THE PRIZE AND THE JUDGE

By now I’m sure I’ve read thousands of novels and short stories, by students and professionals both. I’ve been a fiction judge three times for the National Book Awards (chairing that committee in 1999 and 2009), three times for the Pulitzer Prize, once for the PEN/Faulkner, twice for The Los Angeles Times Book Award, and I’ve judged so many other contests that I can no longer remember them all.

The  funny thing about being a teacher---especially a teacher of writing---is that you develop the habit of reading from start to finish whatever anyone puts in front of you, whether you like it or not, with your red pencil in hand, because your job is to grade and comment on it.  But when those contest books arrive on my doorstep from UPS, and I open the boxes, and spread out in front of me on the living room floor approximately 300 novels and story collections, I’m confronted with the same question over and over again---a question that reaches all the way back to my teens.  With all these books before me, where do I start? What do I really want to read. And each time I face this dilemma, I come to the same realization. I don’t necessarily want to start with this best-selling book by a famous author. Or that book, which had a huge publicity campaign behind it. Nor am I interested in a book because it has an award attached to it. Or because a teacher told me I should read it. Or because it’s about timely social or political issues. And I’m certainly not interested because someone says that everybody is reading it, and therefore I should read it too so I can discuss that book when it comes up in a conversation.


 No, when I stare at that pile of 300 books sent by the Pulitzer committee or the National Book Foundation, what I do is try for a moment  to forget  absolutely everything I’ve learned about literature in the last fifty years. I want to forget all the critical and aesthetic theories. I want to forget all that I know as a teacher of writing and all I’ve experienced as a writer publishing since I was seventeen.  What I’m saying is that when I begin looking through those books, what I’m hungering for is the same innocent  enchantment I had when I was a reader of twelve or thirteen. At that age, when I turned to the first page of a novel or a story, I knew nothing at all about the writer, his (or her) previous works, or whether the book was literary or pulp fiction. I didn’t know what was good writing or bad. All I knew, at age thirteen, was that sometimes when I stumbled upon a story, my experience from the first page----in fact, from the first sentence---was that a kind of spell was cast over me. It was the experience of mystery and wonder, and needing to know what happens next, often after hearing that powerful, opening phrase, Once upon a time. In the midst of this enchantment, I didn’t want to stop reading, or go to bed or do anything else until I’d learned how events in the story unfolded, because I was certain the outcome had meaning for my own life. I know now that what I was experiencing is what the late John Gardner called storytelling as “a vivid and continuous dream.”  
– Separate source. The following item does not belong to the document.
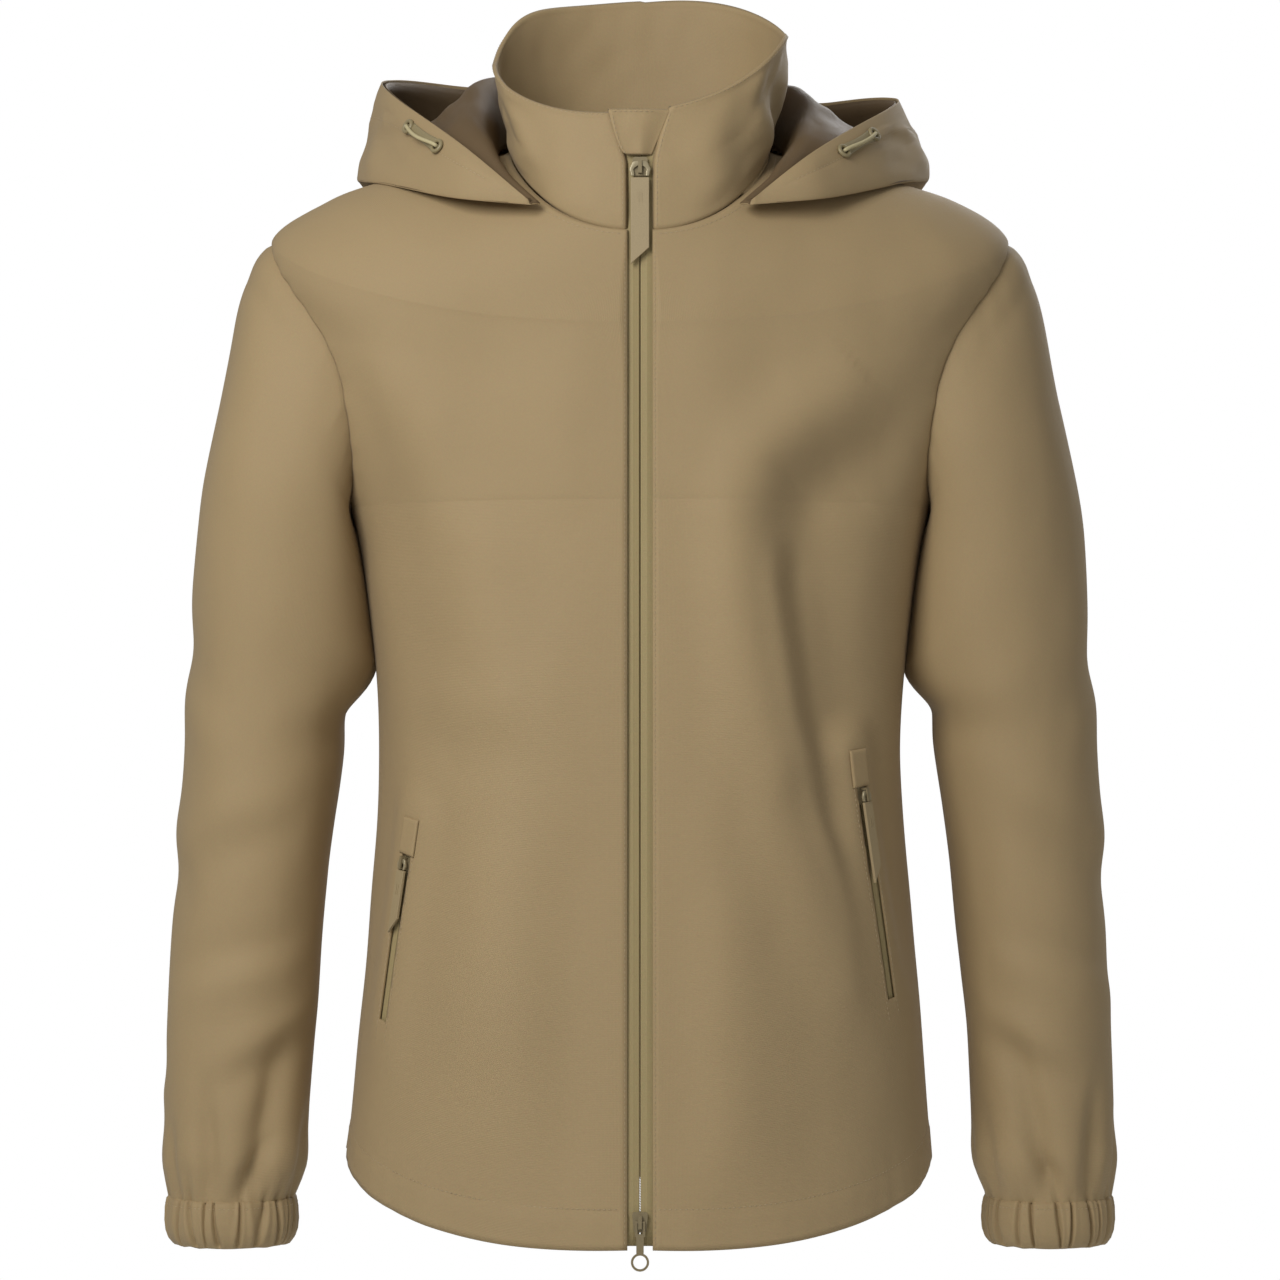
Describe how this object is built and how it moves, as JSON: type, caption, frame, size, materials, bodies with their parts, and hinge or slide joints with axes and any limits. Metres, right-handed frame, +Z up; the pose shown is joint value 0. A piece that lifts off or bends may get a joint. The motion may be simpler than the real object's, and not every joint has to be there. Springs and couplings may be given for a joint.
{
  "type": "hooded jacket",
  "caption": "Hooded shell jacket with a two-way front zip, stand collar, folded-down hood, zipped side pockets, set-in sleeves with gathered cuffs and a curved hem",
  "frame": {"origin": "between the wearer's shoulders, in the middle of the line through the two neck points, where a hanger or the shoulders hold the jacket up", "axes": "+X to the wearer's left, -Y out of the front, +Z up"},
  "size_m": [0.5904, 0.3391, 0.7789],
  "materials": {
    "shell_fabric": "matt tan plain-weave shell cloth",
    "lining_fabric": "satin tan lining",
    "zip_tape": "woven tape, smooth and slightly olive",
    "zip_coil": "moulded nylon coil",
    "cord": "pale braided cord",
    "elastic": "knitted elastic",
    "painted_hardware": "tan paint on die-cast zinc",
    "pull_tabs": "soft moulded tan tab, plain"
  },
  "bodies": {
    "shell": {"right_front_panel": "shell_fabric", "left_front_panel": "shell_fabric", "back_panel": "shell_fabric", "right_front_facing": "lining_fabric", "left_front_facing": "lining_fabric", "back_neck_facing": "lining_fabric", "collar_shell": "shell_fabric", "collar_lining": "lining_fabric", "chin_guard": "shell_fabric", "hanger_loop": "zip_tape", "hood_right_wing": "shell_fabric", "hood_left_wing": "shell_fabric", "hood_ridge": "shell_fabric", "hood_right_wing_lining": "lining_fabric", "hood_left_wing_lining": "lining_fabric", "hood_ridge_lining": "lining_fabric", "right_hood_eyelets": "painted_hardware", "left_hood_eyelets": "painted_hardware", "right_hood_cord": "cord", "left_hood_cord": "cord", "zip_right_tape": "zip_tape", "zip_left_tape": "zip_tape", "zip_right_coil": "zip_coil", "zip_left_coil": "zip_coil", "zip_top_stops": "painted_hardware", "zip_bottom_pins": "painted_hardware", "right_pocket_bag": "lining_fabric", "right_pocket_garage": "shell_fabric", "right_pocket_tapes": "zip_tape", "right_pocket_coils": "zip_coil", "left_pocket_bag": "lining_fabric", "left_pocket_garage": "shell_fabric", "left_pocket_tapes": "zip_tape", "left_pocket_coils": "zip_coil"},
    "hood_pouch": {"hood_right_panel": "shell_fabric", "hood_left_panel": "shell_fabric", "hood_centre_panel": "shell_fabric", "hood_right_lining": "lining_fabric", "hood_left_lining": "lining_fabric", "hood_centre_lining": "lining_fabric"},
    "right_sleeve": {"right_sleeve_panel": "shell_fabric", "right_cuff": "shell_fabric", "right_cuff_elastic": "elastic"},
    "left_sleeve": {"left_sleeve_panel": "shell_fabric", "left_cuff": "shell_fabric", "left_cuff_elastic": "elastic"},
    "main_slider": {"top_slider": "painted_hardware"},
    "main_pull": {"top_pull_link": "painted_hardware", "top_pull_tab": "pull_tabs"},
    "lower_slider": {"bottom_slider": "painted_hardware"},
    "lower_pull": {"bottom_pull": "painted_hardware"},
    "right_pocket_slider_body": {"right_pocket_slider": "painted_hardware"},
    "right_pocket_pull": {"right_pocket_pull_link": "painted_hardware", "right_pocket_pull_tab": "pull_tabs"},
    "left_pocket_slider_body": {"left_pocket_slider": "painted_hardware"},
    "left_pocket_pull": {"left_pocket_pull_link": "painted_hardware", "left_pocket_pull_tab": "pull_tabs"}
  },
  "joints": [
    {"name": "hood_swing", "type": "hinge", "parent": "shell", "child": "hood_pouch", "pos_m": [0, 0.138, 0.07], "axis": [1, 0, 0], "range_deg": [0, 40]},
    {"name": "right_sleeve_lift", "type": "hinge", "parent": "shell", "child": "right_sleeve", "pos_m": [-0.229, 0.004, -0.05], "axis": [0, 1, 0], "range_deg": [0, 45]},
    {"name": "left_sleeve_lift", "type": "hinge", "parent": "shell", "child": "left_sleeve", "pos_m": [0.229, 0.004, -0.05], "axis": [0, -1, 0], "range_deg": [0, 45]},
    {"name": "main_slider_slide", "type": "slide", "parent": "shell", "child": "main_slider", "axis": [0, -0.0896, -0.996], "range_m": [0, 0.4]},
    {"name": "main_pull_flip", "type": "hinge", "parent": "main_slider", "child": "main_pull", "pos_m": [0, -0.09809, -0.01002], "axis": [-1, 0, 0], "range_deg": [0, 150]},
    {"name": "lower_slider_slide", "type": "slide", "parent": "shell", "child": "lower_slider", "axis": [0, 0.0896, 0.996], "range_m": [0, 0.13]},
    {"name": "lower_pull_flip", "type": "hinge", "parent": "lower_slider", "child": "lower_pull", "pos_m": [0, -0.15465, -0.63848], "axis": [-1, 0, 0], "range_deg": [0, 150]},
    {"name": "right_pocket_slider_slide", "type": "slide", "parent": "shell", "child": "right_pocket_slider_body", "axis": [-0.148, 0.0685, -0.9866], "range_m": [0, 0.089]},
    {"name": "right_pocket_pull_flip", "type": "hinge", "parent": "right_pocket_slider_body", "child": "right_pocket_pull", "pos_m": [-0.14396, -0.07991, -0.42968], "axis": [-0.5446, 0.8271, 0.1391], "range_deg": [0, 150]},
    {"name": "left_pocket_slider_slide", "type": "slide", "parent": "shell", "child": "left_pocket_slider_body", "axis": [0.1412, 0.0573, -0.9883], "range_m": [0, 0.117]},
    {"name": "left_pocket_pull_flip", "type": "hinge", "parent": "left_pocket_slider_body", "child": "left_pocket_pull", "pos_m": [0.1368, -0.08451, -0.38809], "axis": [-0.5981, -0.7906, -0.1313], "range_deg": [0, 150]}
  ]
}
 Forty years later this is still the experience I want when I turn to a novel or a story. In works such as these, one never has the feeling that a writer is trying to tell a story. We aren’t even aware of the writer, only of the  compelling world he (or she) has delivered to us. 


Before I retired from teaching, I once tried to see what my graduate students had to say about this matter. I went to class and before we settled down to work, I said, “Can anyone tell me the difference between a writer and a storyteller?” My younger students seemed baffled by that question. However, there was a man in that class who was a retired English professor, and an author who published one of the first Vietnam novels in the late ‘60s. (He was auditing my class.) When none of the other class members spoke up, he raised his hand and he simply said, “I’d much rather have dinner with a storyteller than a writer.”


 I think this distinguished gentleman---his name is George Sidney and his 1969 novel is called For the Love of Dying--- gave us something to think about. All the technique, craft, and literary theory we accumulate as writers must be in the service of that most deceptively simple and yet most difficult of achievements----delivering undamaged a whopping good, imaginative and original story. A story so good, Aristotle says in his Poetics, that one should be able to just turn to the person next to him, summarize the events of the story, and his listener on the basis of that synopsis will be moved to pity and fear. A story of which we can say what John Gardner said of Par Lagerkvist’s novel The Holy Land, that it compressed the complexity and difficulty of modern life “into a few stark and massive symbols in which all our experience and all human history are locked.” As a writer, I find that these kinds of stories humble me. They are stories that endure, hold us in suspense, and liberate our perception. (All the above is excerpted from my essay "Storytelling and the Alpha Narrative" in The Southern Review, winter 2005.)


 Do these prizes and awards help establish literary careers? The answer is yes and no. It all depends on the quality of the book. Can you tell me who won the National Book Award in 1987 or the PEN/Faulkner in 1986? An embarrassing number of award-winning books vanish after the book season when they were published. And today, in 2011, our national literary prizes (and I include the Nobel prize in this judgment; please read the Nov. 16, 2000 historical analysis of all these awards by Salon's Laura Miller) have been tarnished because they have gone to way too many books for non-literary reasons. The reading public is well aware of this and simply not as excited anymore by who wins. (But consider the case in 1953 when Ralph Ellison won for Invisible Man. The runner-ups on the short list that year were Hemingway's Old Man and the Sea, which later won a Pulitzer, and Steinbeck's East of Eden, another enduring classic work of fiction. We rarely see a year like this anymore in contemporary American fiction.)


Nevertheless, a national literary prize can make a difference in a writer's life. When I won the National Book Award 21 years ago, I had a meeting with other judges for the National Endowment for the Arts fellowships to go to the day right after the ceremony. Despite all the hoopla and excitement, I had made a commitment to finish that assignment. In the cab with me as I went to the meeting was a 30-ish poet who was very excited that I'd won, and she said something to me I'll never forget. She said, "I just want to have ONE good year." What that means for a poet, I don't know. And I don't know if she ever had that one good year she hungered for----one that maybe brings a national literary prize, big sales or a MacArthur. 

Whatever. But she correctly knew she needed that to lift her "career" to the next level. Before receiving the National Book Award, my novel Middle Passage had sold around 4,000 copies in the 6 months after its publication. After that award, it became a national bestseller, and is now in its 20th printing from Scribner.